3 Wrong: Nick Fury’s phone call was a warning about Mysterio

This fan theory was a little far-fetched, to be fair (not as far-fetched as that theory about Ant-Man going up Thanos’ butt, but pretty far-fetched). It proposed that the phone call from Nick Fury that Peter Parker “ghosted” early in the movie was a warning that Mysterio was coming for him, and then after he ignored the call, everything else would be an elaborate trick by Mysterio. Some scenes in the movie turned out to be illusions created by Mysterio, leaving a lot of fans’ heads spinning, but the movie itself – for the most part – happened as it was depicted.

2 Right: The Elementals were an illusion created by Mysterio

Since Mysterio’s powers revolve around creating illusions and not flying, and the Elementals aren’t really villains in the Spider-Man comics (they’re simply drawn from C-list villains like Sandman and Molten Man for inspiration), some fans theorized that the Elementals would be revealed to be non-existent. Instead of the real threat in the sequel, they would merely be a show put on by Mysterio. As it turns out, those fans were exactly right. Fury and Hill couldn’t shoot the Elementals and Spidey’s webs had no impact on them because they were never really there. Mysterio was simply projecting them with drones.
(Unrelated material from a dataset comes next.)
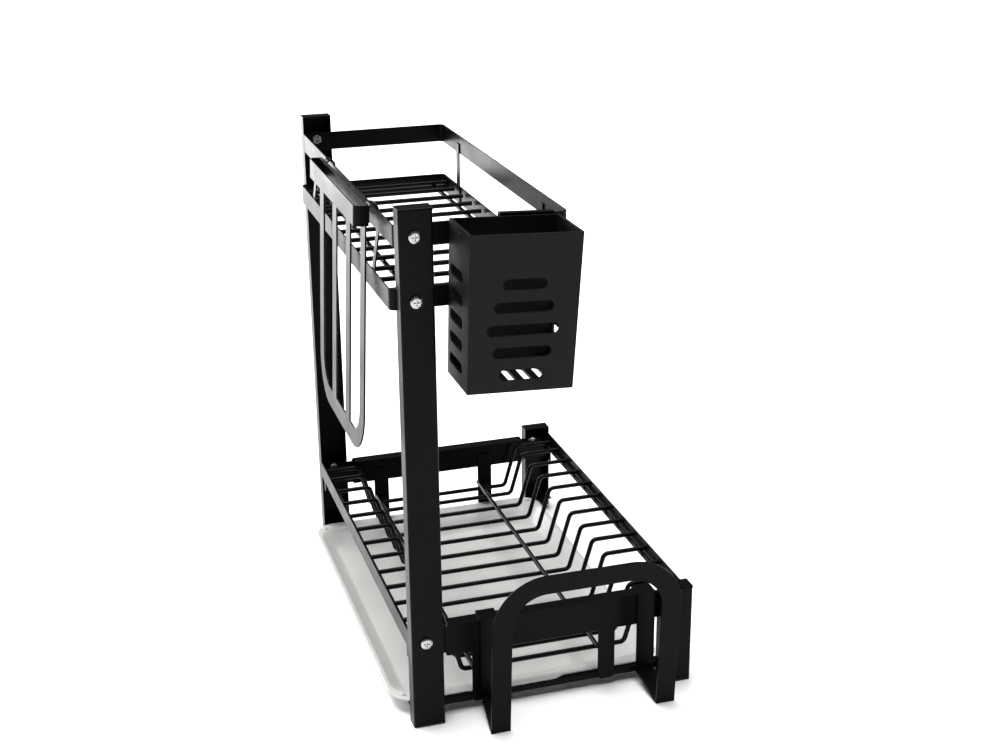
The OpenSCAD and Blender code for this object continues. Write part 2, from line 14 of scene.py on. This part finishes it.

1 Wrong: Oscorp Tower would replace Stark Tower

With Thanos out of the way, the MCU is in need of a new big bad. Since a Spider-Man movie was being used as the bridge between the Infinity Saga and the new chapter of the MCU, some fans theorized that Norman Osborn would be introduced as the franchise’s next big villain. The Green Goblin wasn’t expected to appear in Far From Home, but since Homecoming ended with Stark Tower being relocated upstate, it would’ve been an exciting tease for Osborn to buy the place to use as Oscorp Tower. Alas, that did not happen and the next big bad remains unclear.